Rajesh MehtaRajesh Exports — which manufactures and exports gold and diamond jewellery — has seen a sharp drop in demand as recession-hit consumers prune their indulgences. The Bangalore-based company has rejigged its business to maintain its topline at last year’s level though it is expecting to see a 40-45 per cent drop in profitability as it is forced to shift to low-margin business, Rajesh Mehta, chairman and managing director of the company tells Anil Urs in an interview.

How is the Indian jewellery export industry affected by the economic recession in the West?
Indian jewellery exports are divided into two segments — Jewellery going to Asians residing in various parts of the world and jewellery which goes to the white population, to Europe, America and Japan. The prospect of the jewellery going to the white population is definitely not good and there are problems of credibility of the customers and credit issues. The demand is low and I expect it to be poor for the next 9-12 months.

This segment of jewellery is witnessing a demand drop of close to 30-35 per cent. The demand for Asian jewellery has also come down but it has not been affected as much. It has fallen by about 15-20 per cent.

How are companies like yours handling this slowdown situation?
We sell in India, West Asia, US and Europe. Due to the decline in demand and sales, we have shuffled our production. By doing this we are able to achieve our revenue target similar to last year, but there will a big hit as far as profitability is concerned.

We see a drop of 40-45 per cent as far as profitability is concerned. We are no longer exporting a lot of high margin products, which have seen a drop in the demand. We are exporting primarily to good partners or customers who pay us in cash or in advance.

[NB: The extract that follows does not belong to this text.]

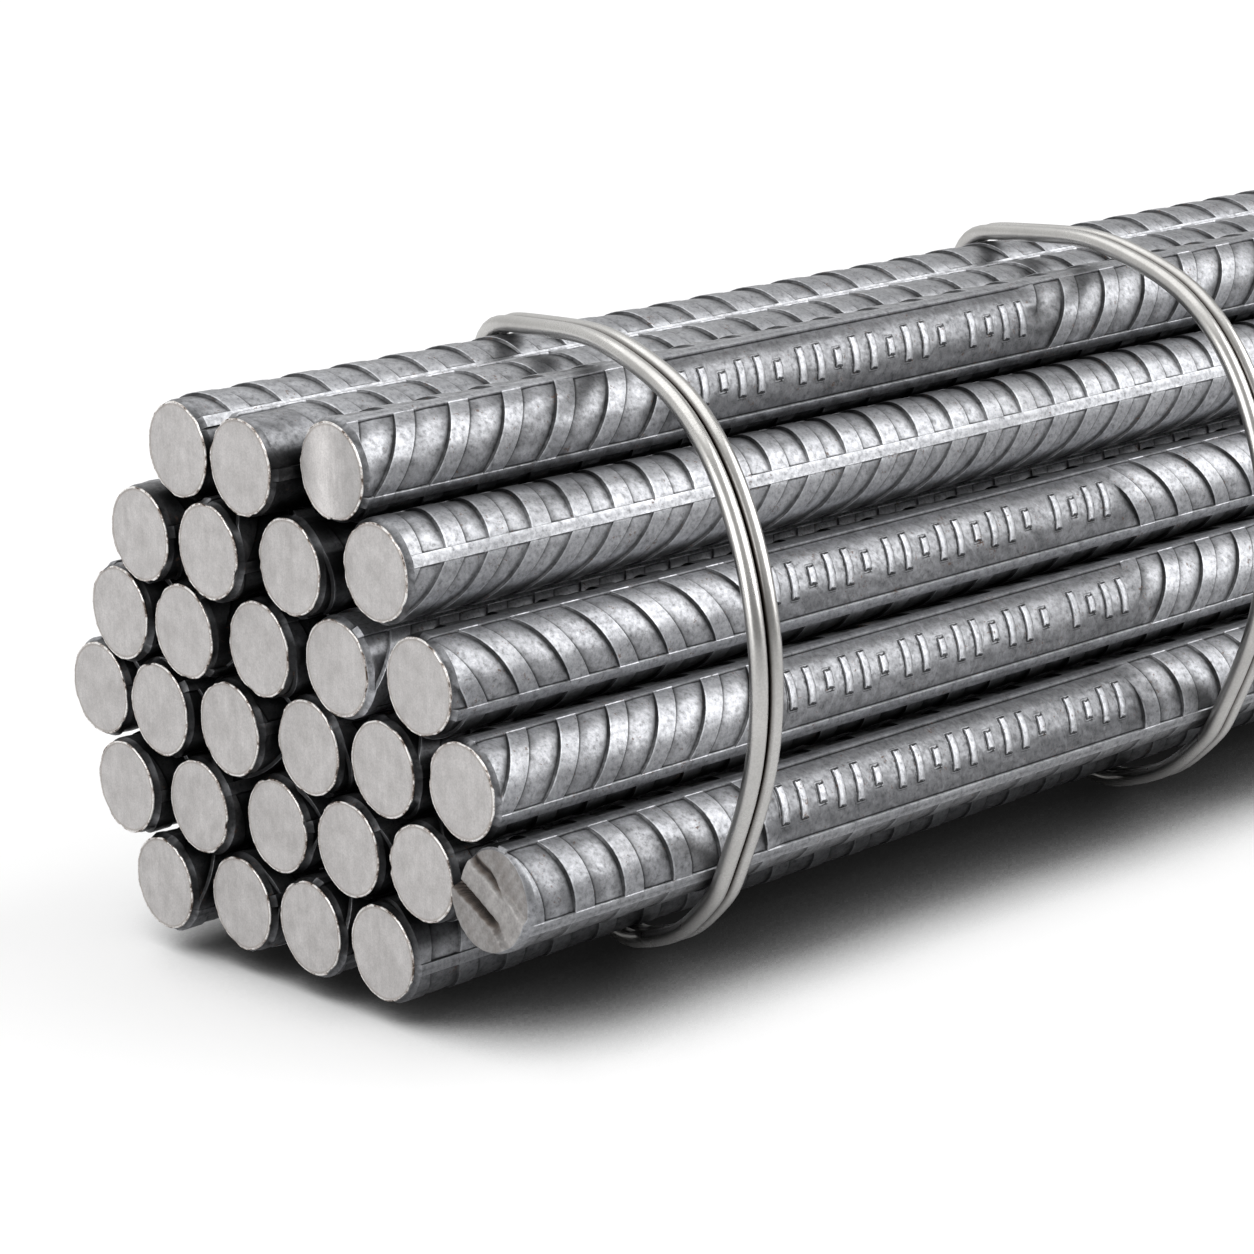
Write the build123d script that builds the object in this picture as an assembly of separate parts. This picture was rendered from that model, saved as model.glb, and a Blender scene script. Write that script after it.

Has there been any cause for cheer in Christmas/New year sales?
There was huge decline in Christmas and New Year sales this year. Globally, this year sales were lower by 25-30 per cent compared to previous year. India’s gems and jewellery exports during November-December 2007 were around Rs 7,000 crore. This year due to crisis, there could be a 25 per cent drop in sales.

Since both volume and pricing has been hit, it will be a bad quarter?
Our volume has not taken a hit but our profitability has been affected. Volume remains stable as we have reworked our strategies and have begun to supply to bulk buyers. These bulk buyers offer us less margin so very less profits. But we have to accept that we need cash and cash advance for we do not want to take credit risk.

We, as a company, will some how maintain our revenues for we have already shuffled our sales to wholesale trade. But, the bottomline will definitely be affected. The profitability we are expecting it drop by 40 per cent lower compared to last year.

Many of the jewellery retail chains in the US and Europe are closing their outlets which are not doing well. How has that affected your company?
Retail chain and outlets used to account for a larger chunk of the profits as they were direct retailers. Now we have become careful about who we supply to and a decision has been taken at the board level to be very cautious and supply only where we get paid in cash.

They give us margins of 25 per cent whereas when we supply to a wholesaler they give only 2 per cent. So when I stop supplying to these retail outlets my profitability gets hit in a big way. This is happening for the last 2-3 quarters.

How are you managing the volatility in gold prices?
We are not affected by the volatility. We are a 100 per cent hedged company.

And what about diamonds? Can we expect any fall in diamond prices both globally and in domestic market, due to huge stockpiles built up in Mumbai and Surat?
I do not think we can expect a fall in prices. Wherever stockpiles have accumulated, it is with people who have the holding capacity.